What remains missing is precisely why he was so incurious about Smyth, a man he knew. Implied, but not yet quite admitted, is that perhaps the then Archbishop Welby hoped the whole Smyth scandal and similar cruelties would just go away while he got on with more pressing matters. The stinging judgement of the Makin committee’s report into Smyth last year stands: “On the balance of probabilities, it is the opinion of the reviewers that it was unlikely that Justin Welby would have had no knowledge of the concerns regarding John Smyth in the 1980s in the UK […] it is most probable that he would have had at least a level of knowledge that John Smyth was of some concern.” The report also criticised the nature of Archbishop Welby’s subsequent outreach to the victims, also echoed by one prominent survivor in the BBC programme as a current issue.

What is new is Bishop Welby’s statement that the sheer volume and seriousness of the allegations that crossed his desk meant that he was so “overwhelmed” that he couldn’t deal with all of them and had to “prioritise”. That is surely the opposite of the correct response. If things were so bad out there, then some sort of inquiry should have been launched into this massive problem straight away. He also explained, fairly, that the police had told him not to interfere in live cases or legal proceedings, including against the appalling crimes of another, convicted, sex offender, Peter Ball, who’d risen to the post of Bishop of Gloucester. But those are not reasons to do nothing about the rest of the pile of allegations.

Bishop Welby stresses that none of this extra background to his lack of curiosity and fatal inaction constitutes an excuse, still less a justification, for his complacency, but he offers it by way of explanation. It remains partial and, thus, unsatisfactory. Bishop Welby sometimes seems almost to acknowledge that but cannot quite admit it publicly.

The lack of judgement exercised by Welby has proved enduring. It is just one apology after another. In his Kuenssberg interview, he even had to express regret about the defiantly jokey speech he made in the House of Lords after he had had to resign. He admits now that “it did cause profound upset, and I am profoundly ashamed of that […] I wasn’t in a good space at the time. I shouldn’t have done a valedictory speech at all.” Yet here he is, at it again.

The former archbishop has to live with the fact that he failed to stop the child abusers, failed to secure justice for hundreds of victims and survivors, and left the Anglican Church in an even weaker state than it was when he took over in 2012. That his wasn’t the only religious movement, or any other kind of environment, from Hollywood to politics, charities to the CBI, to have become scarred by sexual abuse scandals, is context but not full explanation. Yes, he was never, as he states, ever the “chief executive of the Church of England PLC” with untrammelled powers. There was only ever so much he could do.
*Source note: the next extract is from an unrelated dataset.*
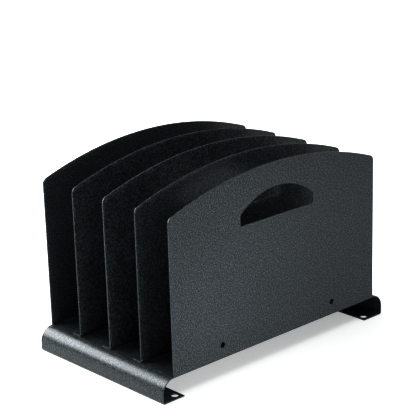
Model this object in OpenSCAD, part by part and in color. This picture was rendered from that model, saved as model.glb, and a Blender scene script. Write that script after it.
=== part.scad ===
// Desktop file rack: five upright sheet-steel dividers on a bent steel base.
// Millimetres, +Z up. The origin is on the floor under the middle of the base.
// The front panel faces -Y and the rolled sides of the base run along Y.

/* [Overall] */
// Width across the rolled sides of the base, X
overall_width = 298; // [220:1:420]
// Depth from the front panel's face to the back panel's face, Y
overall_depth = 180; // [120:1:320]
// Thickness of the steel sheet that every piece is bent from
sheet = 1.2; // [0.8:0.1:2]

/* [Base] */
// Height of the base's flat top above the floor
base_height = 23; // [18:0.5:60]
// Outside radius of the rolled sides
roll_radius = 14; // [6:0.5:20]
// Inside radius of the bend between a side wall and its foot
foot_bend = 1.2; // [0.4:0.1:3]
// Width of each foot, measured inward from the side wall's outer face
foot_width = 26; // [14:0.5:60]

/* [Foot holes] */
// Diameter of the screw holes in the feet
foot_hole_d = 7; // [3:0.1:8]
// Distance from a foot hole's centre to the foot's free edge
foot_hole_margin = 6; // [5:0.5:9]
// Distance from a foot hole's centre to the open end of the base
foot_hole_end = 6.5; // [5:0.5:40]

/* [Uprights] */
// Height of an upright's straight side above the base's top
side_height = 148; // [80:1:260]
// How far the arched top edge rises above the straight sides
arch_rise = 24.3; // [10:0.1:60]
// Radius of the two rounded top corners
corner_radius = 6; // [1:0.5:20]
// Width of the flange that a divider stands on, measured from the divider's face
flange_width = 12; // [8:0.5:20]
// Inside radius of the bend between a divider and its flange
flange_bend = 0.6; // [0.4:0.1:2]

/* [Hand opening] */
// Width of the hand opening
hand_width = 96; // [60:1:140]
// Height of the opening's straight sides
hand_side = 10.5; // [5:0.5:30]
// How far the opening's arched upper edge rises above its straight sides
hand_rise = 18; // [8:0.5:30]
// Height of the sheet left above the middle of the opening
hand_strap = 23.5; // [10:0.5:50]
// Radius of the opening's four corners
hand_corner = 2; // [0.5:0.5:5]

/* [Panel holes] */
// Diameter of the two small holes low in each upright
panel_hole_d = 5.8; // [3:0.1:8]
// Distance between the two holes
panel_hole_spacing = 148; // [60:1:240]
// Height of the holes above the base's top
panel_hole_height = 12; // [6:0.5:40]

/* [Welds] */
// Number of welds along each upright
weld_count = 5; // [2:1:9]
// Distance from an upright's side to the middle of its first weld
weld_end = 20; // [10:1:40]
// Diameter of the shallow dent that a divider's spot weld leaves
weld_d = 5; // [3:0.1:6]
// Depth of the dent, in the flange's top and in the base's underside
weld_depth = 0.15; // [0.1:0.05:0.3]
// Length of a weld bead in the corner behind the front and back panels
bead_length = 14; // [6:1:18]
// Height and width of a bead
bead_leg = 1.8; // [1:0.1:3]

/* [Hidden] */
$fn = 96;
// An upright is as wide as the flat part of the base's top
panel_width = overall_width - 2 * roll_radius;
half_width = overall_width / 2;
half_depth = overall_depth / 2;
foot_hole_x = half_width - foot_width + foot_hole_margin;
// Uprights are equally spaced, front panel to back panel
gaps = 4;
pitch = (overall_depth - sheet) / gaps;
// How far a cutting shape runs past the faces it cuts
past = 1;
// A rounding reaches this little past an arch, so that the two curves cross cleanly
crossing = 0.0005;
// The dent is this much narrower at its bottom than at the surface
weld_slope = 0.8;
weld_spacing = (panel_width - 2 * weld_end) / (weld_count - 1);
// Welds run along the middle of the flange's flat part
weld_y = (flange_width + flange_bend + sheet) / 2;
upright_height = side_height + arch_rise;
hand_bottom = upright_height - hand_strap - hand_rise - hand_side;
// A bead's face is hollow, with this radius
bead_r = 2 * bead_leg;
coat_colour = [0.13, 0.14, 0.15];

// The waste outside a rounded corner that points to -X and -Y, at the origin
module corner_waste(r) {
    difference() {
        translate([-past, -past]) square(r + past);
        translate([r, r]) circle(r);
    }
}

// A w by h rectangle on the X axis with rounded upper and lower corners
module rounded_section(w, h, upper_r, lower_r) {
    difference() {
        translate([-w / 2, 0]) square([w, h]);
        for (side = [0, 1]) mirror([side, 0]) {
            translate([-w / 2, 0]) corner_waste(lower_r);
            translate([-w / 2, h]) mirror([0, 1]) corner_waste(upper_r);
        }
    }
}

// An outline with a flat lower edge on the X axis, straight sides and an arched top.
// upper_r rounds the corners where the sides meet the arch, tangent to both.
module arched_outline(w, side_h, rise, upper_r) {
    arch_r = pow(w, 2) / (8 * rise) + rise / 2;
    // centre of the arch
    arch_y = side_h + rise - arch_r;
    // centre of a corner's rounding
    cx = w / 2 - upper_r;
    cy = arch_y + sqrt(pow(arch_r - upper_r + crossing, 2) - pow(cx, 2));
    // a point past the arch, straight above the corner's centre as the arch sees it
    reach = (arch_r + upper_r) / (arch_r - upper_r);
    tx = cx * reach;
    ty = arch_y + (cy - arch_y) * reach;
    difference() {
        intersection() {
            translate([-w / 2, 0]) square([w, side_h + rise + past]);
            translate([0, arch_y]) circle(arch_r);
        }
        for (side = [0, 1]) mirror([side, 0]) difference() {
            polygon([[cx, cy], [w / 2 + past, cy], [w / 2 + past, ty], [tx, ty]]);
            translate([cx, cy]) circle(upper_r);
        }
    }
}

// The hand opening's outline, its lower edge on the X axis
module hand_outline() {
    difference() {
        arched_outline(hand_width, hand_side, hand_rise, hand_corner);
        for (side = [0, 1]) mirror([side, 0])
            translate([-hand_width / 2, 0]) corner_waste(hand_corner);
    }
}

// A divider's side view: X along the flange, Y up the leg
module divider_section() {
    outer = flange_bend + sheet;
    difference() {
        square([flange_width, upright_height + past]);
        corner_waste(outer);
        difference() {
            translate([sheet, sheet]) square([flange_width, upright_height + past]);
            intersection() {
                translate([sheet, sheet]) square(flange_bend);
                difference() {
                    square(outer);
                    translate([outer, outer]) circle(flange_bend);
                }
            }
        }
    }
}

// An upright's front view, its hand opening and its two holes included.
// The base's top is on the X axis, and the sheet starts this far below it.
module upright_outline(below) {
    difference() {
        translate([0, -below])
            arched_outline(panel_width, side_height + below, arch_rise, corner_radius);
        translate([0, hand_bottom]) hand_outline();
        for (side = [-1, 1])
            translate([side * panel_hole_spacing / 2, panel_hole_height])
                circle(d = panel_hole_d);
    }
}

// Puts its child at each weld along an upright
module at_welds() {
    for (i = [0 : weld_count - 1])
        translate([weld_end + i * weld_spacing - panel_width / 2, 0, 0]) children();
}

// One divider's row of weld dents, cut down into a surface on Z = 0
module weld_dents() {
    at_welds() translate([0, weld_y, -weld_depth])
        cylinder(d1 = weld_d - weld_slope, d2 = weld_d + weld_slope, h = 2 * weld_depth);
}

// A divider, standing on the base's top, its face on Y = 0 and its flange towards +Y
module divider() {
    translate([0, 0, base_height]) difference() {
        intersection() {
            translate([-panel_width / 2, 0, 0])
                rotate([90, 0, 90]) linear_extrude(panel_width) divider_section();
            translate([0, flange_width + past, 0]) rotate([90, 0, 0])
                linear_extrude(flange_width + 2 * past) upright_outline(0);
        }
        translate([0, 0, sheet]) weld_dents();
    }
}

// A weld bead's section, in the corner between the X and Y axes
module bead_section() {
    // centre of the hollow face's arc, which ends a leg away on both axes
    c = bead_leg / 2 + sqrt(pow(bead_r, 2) - pow(bead_leg, 2) / 2) / sqrt(2);
    difference() {
        polygon([[0, 0], [bead_leg, 0], [0, bead_leg]]);
        translate([c, c]) circle(bead_r);
    }
}

// The front panel, its face on Y = 0: a flat sheet that closes the notch in the base's end,
// its lower edge flush with the underside of the base's top, and the beads behind it
module end_panel() {
    translate([0, 0, base_height]) {
        translate([0, sheet, 0]) rotate([90, 0, 0]) linear_extrude(sheet) upright_outline(sheet);
        at_welds() translate([-bead_length / 2, sheet, 0]) rotate([90, 0, 90])
            linear_extrude(bead_length) bead_section();
    }
}

// Puts its child where upright number k stands, counted from the front panel
module at_upright(k) {
    translate([0, k * pitch - half_depth, 0]) children();
}

// The same welds seen from below, in the underside of the base's top
module underside_dents() {
    translate([0, 0, base_height - sheet]) mirror([0, 0, 1]) weld_dents();
}

module base() {
    inner_upper = roll_radius - sheet;
    foot_gap = overall_width - 2 * foot_width;
    color(coat_colour) difference() {
        translate([0, half_depth, 0]) rotate([90, 0, 0]) linear_extrude(overall_depth)
            difference() {
                rounded_section(overall_width, base_height, roll_radius, foot_bend + sheet);
                translate([0, sheet])
                    rounded_section(overall_width - 2 * sheet, base_height - 2 * sheet,
                                    inner_upper, foot_bend);
                translate([-foot_gap / 2, -past]) square([foot_gap, sheet + 2 * past]);
            }
        for (x = [-1, 1], y = [-1, 1])
            translate([x * foot_hole_x, y * (half_depth - foot_hole_end), -past])
                cylinder(d = foot_hole_d, h = sheet + 2 * past);
        for (k = [1 : gaps - 1]) at_upright(k) underside_dents();
        // the end panels' lower edges fill these notches
        for (side = [0, 1]) mirror([0, side, 0])
            translate([-panel_width / 2, -half_depth - past, base_height - 2 * sheet])
                cube([panel_width, sheet + past, 2 * sheet + past]);
    }
}

module front_panel() {
    color(coat_colour) at_upright(0) end_panel();
}

module divider_front() {
    color(coat_colour) at_upright(1) divider();
}

module divider_middle() {
    color(coat_colour) at_upright(2) divider();
}

module divider_rear() {
    color(coat_colour) at_upright(3) divider();
}

// The front panel turned round
module back_panel() {
    color(coat_colour) mirror([0, 1, 0]) at_upright(0) end_panel();
}

base();
front_panel();
divider_front();
divider_middle();
divider_rear();
back_panel();
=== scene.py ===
import math

import bpy
from mathutils import Matrix, Vector

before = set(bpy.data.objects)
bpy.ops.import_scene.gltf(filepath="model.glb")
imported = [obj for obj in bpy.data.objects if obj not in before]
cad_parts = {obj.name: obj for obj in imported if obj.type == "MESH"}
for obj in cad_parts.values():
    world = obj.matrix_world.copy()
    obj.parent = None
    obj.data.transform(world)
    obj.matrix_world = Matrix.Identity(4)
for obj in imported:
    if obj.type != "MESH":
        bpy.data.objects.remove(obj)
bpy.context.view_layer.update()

MM = 0.001
WHITE = (1, 1, 1, 1)
# Every CAD node: the bent base and the five uprights, front to back
PIECES = ["base", "front_panel", "divider_front", "divider_middle", "divider_rear", "back_panel"]


# --- Camera -----------------------------------------------------------------

# Place and far limit in metres, angles in degrees, focal length in millimetres
CAMERA_PLACE = (-0.91346, -0.99038, 0.56382)
CAMERA_YAW = 42.530
CAMERA_PITCH = 17.835
CAMERA_ROLL = 1.693
CAMERA_LENS = 125.52
CAMERA_FAR = 50


def add_camera(place, yaw, pitch, roll, lens):
    """A camera at place that looks along yaw (from +Y towards +X) and pitch (down).

    The angles are in radians, and roll turns the camera's right side down.
    """
    ahead = Vector((math.sin(yaw) * math.cos(pitch), math.cos(yaw) * math.cos(pitch),
                    -math.sin(pitch)))
    right = Vector((math.cos(yaw), -math.sin(yaw), 0))
    down = ahead.cross(right)
    right, down = (math.cos(roll) * right + math.sin(roll) * down,
                   math.cos(roll) * down - math.sin(roll) * right)
    data = bpy.data.cameras.new("camera")
    data.lens = lens
    data.clip_end = CAMERA_FAR
    camera = bpy.data.objects.new("camera", data)
    turn = Matrix((right, -down, -ahead)).transposed().to_4x4()
    camera.matrix_world = Matrix.Translation(place) @ turn
    bpy.context.scene.collection.objects.link(camera)
    bpy.context.scene.camera = camera


add_camera(Vector(CAMERA_PLACE), math.radians(CAMERA_YAW), math.radians(CAMERA_PITCH),
           math.radians(CAMERA_ROLL), CAMERA_LENS)


# --- Node helpers -----------------------------------------------------------

class Tree:
    """Builds a material's node tree with short calls."""

    def __init__(self, name):
        self.material = bpy.data.materials.new(name)
        self.material.use_nodes = True
        self.nodes = self.material.node_tree.nodes
        self.links = self.material.node_tree.links
        self.nodes.clear()
        self.output = self.add("ShaderNodeOutputMaterial")
        self.shader = self.add("ShaderNodeBsdfPrincipled")
        self.link(self.shader.outputs["BSDF"], self.output.inputs["Surface"])

    def add(self, kind, **settings):
        node = self.nodes.new(kind)
        for key, value in settings.items():
            setattr(node, key, value)
        return node

    def link(self, source, target):
        """Joins a socket to target, or sets target to a plain value."""
        if isinstance(source, bpy.types.NodeSocket):
            self.links.new(source, target)
        else:
            target.default_value = source

    def maths(self, operation, a, b):
        node = self.add("ShaderNodeMath", operation=operation)
        self.link(a, node.inputs[0])
        self.link(b, node.inputs[1])
        return node.outputs[0]

    def noise(self, place, scale, detail, roughness=0.5):
        node = self.add("ShaderNodeTexNoise")
        self.link(place, node.inputs["Vector"])
        node.inputs["Scale"].default_value = scale
        node.inputs["Detail"].default_value = detail
        node.inputs["Roughness"].default_value = roughness
        return node.outputs["Fac"]

    def ramp(self, value, low, high, to_low=0.0, to_high=1.0):
        """A smooth rise from to_low, where value is low, to to_high, where it is high."""
        node = self.add("ShaderNodeMapRange", interpolation_type="SMOOTHSTEP")
        self.link(value, node.inputs["Value"])
        for key, number in (("From Min", low), ("From Max", high),
                            ("To Min", to_low), ("To Max", to_high)):
            node.inputs[key].default_value = number
        return node.outputs["Result"]

    def mix(self, share, a, b):
        node = self.add("ShaderNodeMix", data_type="RGBA")
        self.link(share, node.inputs["Factor"])
        self.link(a, node.inputs["A"])
        self.link(b, node.inputs["B"])
        return node.outputs["Result"]


# --- Powder coat ------------------------------------------------------------

# Colours, linear RGB and alpha
GROUND_DARK = (0.007, 0.0090, 0.0102, 1)
GROUND_LIGHT = (0.010, 0.0125, 0.014, 1)
GRAIN_COLOUR = (0.084, 0.099, 0.107, 1)
SPECK_COLOUR = (0.13, 0.15, 0.16, 1)
# Lighter coat along the edges: partly coat worn thin, partly a painted highlight where the sheet
# edges catch the light
WORN_HIGHLIGHT_COLOUR = (0.085, 0.098, 0.105, 1)
# A trace of blue in the coat's reflections
GLOSS_TINT = (0.90, 0.96, 1.0, 1)

# Scales of the noises: a higher one is finer
GRAIN_SCALE = 800
FINE_GRAIN_SCALE = 1700
SPECK_SCALE = 900
PATCH_SCALE = 14
WORN_HIGHLIGHT_SCALE = 130
# How much each grain counts in the mottle
GRAIN_SHARE = 0.65
FINE_GRAIN_SHARE = 0.35
# The noise values between which each mask rises from none to full
GRAIN_RANGE = (0.45, 0.63)
SPECK_RANGE = (0.68, 0.80)
PATCH_RANGE = (0.3, 0.7)
GLOSS_RANGE = (0.4, 0.6)
WORN_HIGHLIGHT_RANGE = (0.35, 0.65)

# Roughness from patch to patch, and how far the mottle and the wear change it
ROUGHNESS_LOW = 0.30
ROUGHNESS_HIGH = 0.36
MOTTLE_ROUGHNESS = 0.015
WEAR_ROUGHNESS = 0.06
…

But, for all his pleas in mitigation, the conclusion is that he and the governing General Synod have not even now implemented the kind of statutory duty to safeguard vulnerable people or the process of an independent investigation that might restore faith in the Church and prevent more children from having their lives ruined. That may sound harsh, but it is what Bishop Welby and the other leaders in the Church of England cannot quite bring themselves to concede, and it is wrong. As the Book of Proverbs has it, “pride goeth before destruction, and an haughty spirit before a fall”.